Challenge
Quote exactly, and only, the lines from the one with "shown = obj.evaluated_get(depsgraph)" through the end of the listing.

Given data
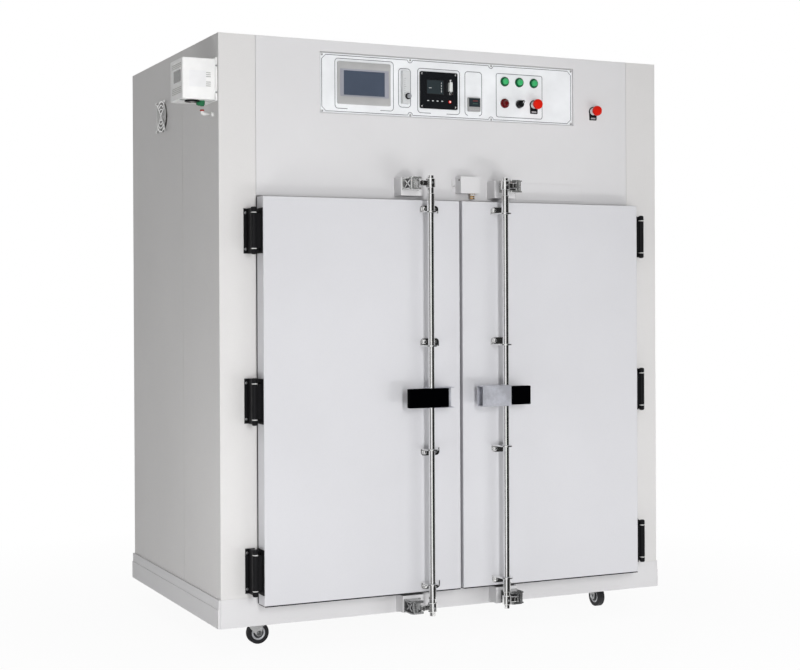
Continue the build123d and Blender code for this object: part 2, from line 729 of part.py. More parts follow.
def left_lock_rod():
    t = CHANNEL_T
    h = HANDLE_H / 2
    b = HANDLE_BACK
    x0 = ROD_X - CHANNEL_SHORT
    x1 = ROD_X + CHANNEL_L
    bar = cyl_z(ROD_X, ROD_Y, HANDLE_Z - 2 * h, HANDLE_Z + 2 * h, ROD_R)
    web = box(x0, x1, ROD_Y + b - t, ROD_Y + b, HANDLE_Z - h, HANDLE_Z + h)
    out = [rod_bar(), web] + cams()
    for z in (HANDLE_Z - h - t, HANDLE_Z + h):
        out.append(box(x0, x1, ROD_Y - CHANNEL_LIP, ROD_Y + b, z, z + t) - bar)
    return out


def left_grip():
    h = HANDLE_H / 2 - GAP
    y0 = ROD_Y - HANDLE_BACK
    grip = box(ROD_X - GRIP_OUT, ROD_X + GRIP_IN, y0, ROD_Y + GRIP_TAIL, HANDLE_Z - h, HANDLE_Z + h)
    grip = fillet(grip.edges().filter_by(Axis.Z), GRIP_R)
    return grip - cyl_z(ROD_X, ROD_Y, HANDLE_Z - 2 * h, HANDLE_Z + 2 * h, ROD_R + GAP)


def right_lock_rod():
    rod = W - ROD_X
    t = CHANNEL_T
    h = HANDLE_H / 2
    b = HANDLE_BACK
    x0 = rod - CHANNEL_R
    x1 = rod + CHANNEL_NEAR
    front = box(x0, x1, ROD_Y - b, ROD_Y - b + t, HANDLE_Z - h, HANDLE_Z + h)
    back = box(x0, x1, ROD_Y + b - t, ROD_Y + b, HANDLE_Z - h, HANDLE_Z + h)
    bar = cyl_z(rod, ROD_Y, HANDLE_Z - 2 * h, HANDLE_Z + 2 * h, ROD_R)
    out = mirror_x([rod_bar()] + cams()) + [front, back]
    for z in (HANDLE_Z - h - t, HANDLE_Z + h):
        out.append(box(x0, x1, ROD_Y - b, ROD_Y + b, z, z + t) - bar)
    return out


def right_grip():
    rod = W - ROD_X
    h = HANDLE_H / 2 - GAP
    x0 = rod + CHANNEL_NEAR + GAP
    y0 = ROD_Y - HANDLE_BACK
    grip = box(x0, rod + GRIP_RIGHT, y0, ROD_Y + GRIP_TAIL, HANDLE_Z - h, HANDLE_Z + h)
    grip = fillet(grip.edges().filter_by(Axis.Z).sort_by(Axis.X)[2:], GRIP_R)
    return grip - cyl_z(rod, ROD_Y, HANDLE_Z - 2 * h, HANDLE_Z + 2 * h, ROD_R + GAP)


# Casters

CASTERS = (
    ("front_left", CASTER_X, CASTER_Y),
    ("front_right", W - CASTER_X, CASTER_Y),
    ("rear_left", CASTER_X, D - CASTER_Y),
    ("rear_right", W - CASTER_X, D - CASTER_Y),
)
RACE_Z = POCKET_H - TOP_T - RACE_T
AXLE_Z = WHEEL_R - CLEAR_FLOOR


def caster_plates():
    out = []
    for name, x, y in CASTERS:
        plate = block(x - TOP_L / 2, y - TOP_W / 2, POCKET_H - TOP_T, TOP_L, TOP_W, TOP_T)
        out.append(plate + cyl_z(x, y, RACE_Z, POCKET_H - 1, RACE_R))
    return out


def at_caster(i, shape):
    name, x, y = CASTERS[i]
    return Pos(x, y, 0) * Rot(0, 0, CASTER_TURN[i]) * shape


def fork_leg(side):
    top = RACE_Z - RACE_C - CROWN_T / 2
    foot = AXLE_Z - FORK_DROP
    near = TRAIL - FORK_FOOT
    far = TRAIL + FORK_FOOT
    outline = ((-FORK_FRONT, top), (TRAIL + FORK_BACK, top), (far, foot), (near, foot))
    leg = extrude(Plane.XZ * Polygon(*outline, align=None), FORK_T)
    inner = WHEEL_W / 2 + FORK_GAP
    edge = leg.bounding_box().max.Y
    target = inner + FORK_T if side > 0 else -inner
    return Pos(0, target - edge, 0) * leg


def caster_fork(i):
    # The fork trails towards +X before it is turned
    top = RACE_Z - RACE_C
    half = WHEEL_W / 2 + FORK_GAP + FORK_T
    body = cyl_z(0, 0, top - CROWN_T, top, RACE_R)
    body += box(-FORK_FRONT, TRAIL + FORK_BACK, -half, half, top - CROWN_T, top - CROWN_T / 2)
    body += fork_leg(1) + fork_leg(-1)
    end = half + AXLE_END / 2
    body += cyl_y(TRAIL, AXLE_Z, -end, end, AXLE_R)
    return at_caster(i, body)


def caster_wheel(i):
    w = WHEEL_W / 2
    wheel = cyl_y(TRAIL, AXLE_Z, -w, w, WHEEL_R)
    wheel = fillet(wheel.edges().filter_by(GeomType.CIRCLE), TREAD_R)
    for y0, y1 in ((-w - 1, -w + HUB_SINK), (w - HUB_SINK, w + 1)):
        dish = cyl_y(TRAIL, AXLE_Z, y0, y1, HUB_R) - cyl_y(TRAIL, AXLE_Z, y0, y1, 2 * AXLE_R)
        wheel -= dish
    wheel -= cyl_y(TRAIL, AXLE_Z, -w - 1, w + 1, AXLE_R + AXLE_C)
    return at_caster(i, wheel)


def main():
    os.makedirs("parts", exist_ok=True)
    save("base_frame", base_frame())
    save("left_side_panels", left_side_panels())
    save("right_side_panels", mirror_x(side_panels()))
    save("back_panel", back_panel())
    save("front_fascia", front_fascia())
    save("top_housing", top_housing())
    save("door_frame", door_frame())
    save("chamber_liner", chamber_liner())
    save("control_plate", control_plate())
    save("hmi", hmi())
    save("flowmeter", flowmeter())
    save("gas_analyser", gas_analyser())
    save("temp_controller", temp_controller())
    save("pilot_lamps", pilot_lamps())
    save("selector_knob", selector_knob())
    save("estop_bases", estop_bases())
    save("estop_head_left", estop_head(STOP1))
    save("estop_head_right", estop_head(STOP2))
    save("limit_switch_box", limit_switch_box())
    save("keeper_blocks", keeper_blocks())
    save("keepers", keepers())
    save("instrument_box", instrument_box())
    save("fan_guard", fan_guard())
    save("hinge_fixed_leaves", hinge_fixed_leaves())
    save("caster_plates", caster_plates())
    save("left_door", left_door())
    save("left_gasket", left_gasket())
    save("left_hinge_leaves", left_hinge_leaves())
    save("left_rod_guides", rod_guides(ROD_X, GUIDE_SHIFT_L))
    save("right_door", mirror_x(left_door()))
    save("right_gasket", mirror_x(left_gasket()))
    save("right_hinge_leaves", mirror_x(left_hinge_leaves()))
    save("right_rod_guides", rod_guides(W - ROD_X, GUIDE_SHIFT_R))
    save("left_lock_rod", left_lock_rod())
    save("left_grip", left_grip())
    save("right_lock_rod", right_lock_rod())
    save("right_grip", right_grip())
    for i, place in enumerate(CASTERS):
        save("caster_fork_" + place[0], caster_fork(i))
        save("caster_wheel_" + place[0], caster_wheel(i))
    print("origin", CX, CY, CLEAR_FLOOR)
    print("selector", SELECTOR, "stops", STOP1, STOP2)


main()
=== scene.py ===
# %% [markdown]
# # A two-door cleanroom oven
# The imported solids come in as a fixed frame: every node already sits in metres
# in the shared frame. This notebook gives each of them a finish and adds the
# small things that solids leave plain, such as screws, lenses and seals.

# %% Load the frame
import bmesh
import bpy
import numpy as np
from mathutils import Matrix, Vector


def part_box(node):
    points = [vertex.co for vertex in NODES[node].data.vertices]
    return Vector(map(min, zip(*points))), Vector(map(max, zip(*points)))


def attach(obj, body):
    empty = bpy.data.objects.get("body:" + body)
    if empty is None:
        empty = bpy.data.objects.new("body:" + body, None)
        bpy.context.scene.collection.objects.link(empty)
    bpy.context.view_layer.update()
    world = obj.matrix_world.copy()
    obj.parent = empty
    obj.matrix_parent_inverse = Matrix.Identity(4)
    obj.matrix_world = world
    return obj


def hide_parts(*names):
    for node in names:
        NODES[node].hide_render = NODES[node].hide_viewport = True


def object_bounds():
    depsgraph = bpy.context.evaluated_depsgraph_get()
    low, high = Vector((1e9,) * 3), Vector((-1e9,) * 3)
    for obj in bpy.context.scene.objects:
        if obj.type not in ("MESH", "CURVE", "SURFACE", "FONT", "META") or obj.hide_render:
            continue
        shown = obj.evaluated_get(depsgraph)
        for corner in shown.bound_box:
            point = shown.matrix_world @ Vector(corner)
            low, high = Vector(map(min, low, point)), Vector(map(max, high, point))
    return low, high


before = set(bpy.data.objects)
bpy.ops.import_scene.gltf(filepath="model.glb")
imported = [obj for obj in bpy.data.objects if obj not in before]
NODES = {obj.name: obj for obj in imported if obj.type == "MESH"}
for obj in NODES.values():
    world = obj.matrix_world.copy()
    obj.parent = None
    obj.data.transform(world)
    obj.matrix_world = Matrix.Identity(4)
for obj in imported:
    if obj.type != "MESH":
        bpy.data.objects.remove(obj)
CAD_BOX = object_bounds()

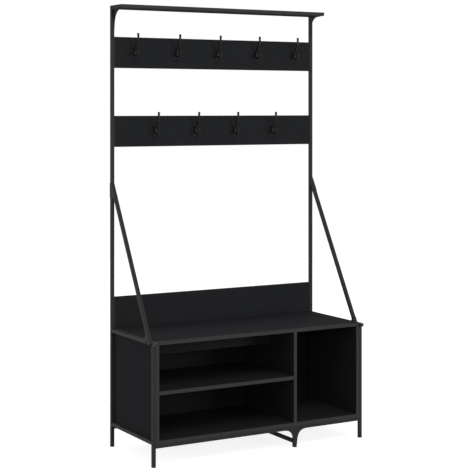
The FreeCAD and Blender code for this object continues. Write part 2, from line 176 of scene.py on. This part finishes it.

Written answer
        shown = obj.evaluated_get(depsgraph)
        for corner in shown.bound_box:
            point = shown.matrix_world @ Vector(corner)
            low, high = Vector(map(min, low, point)), Vector(map(max, high, point))
    return low, high


before = set(bpy.data.objects)
bpy.ops.import_scene.gltf(filepath="model.glb")
imported = [obj for obj in bpy.data.objects if obj not in before]
NODES = {obj.name: obj for obj in imported if obj.type == "MESH"}
for obj in NODES.values():
    world = obj.matrix_world.copy()
    obj.parent = None
    obj.data.transform(world)
    obj.matrix_world = Matrix.Identity(4)
for obj in imported:
    if obj.type != "MESH":
        bpy.data.objects.remove(obj)
CAD_BOX = object_bounds()

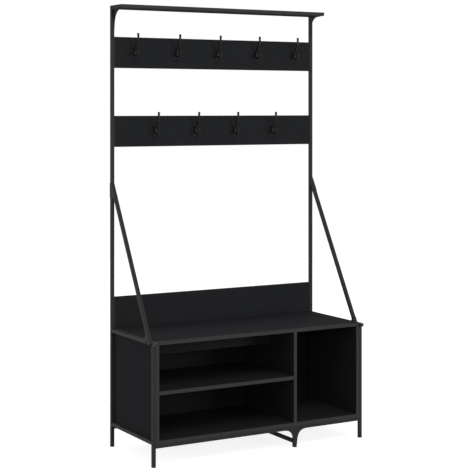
The FreeCAD and Blender code for this object continues. Write part 2, from line 176 of scene.py on. This part finishes it.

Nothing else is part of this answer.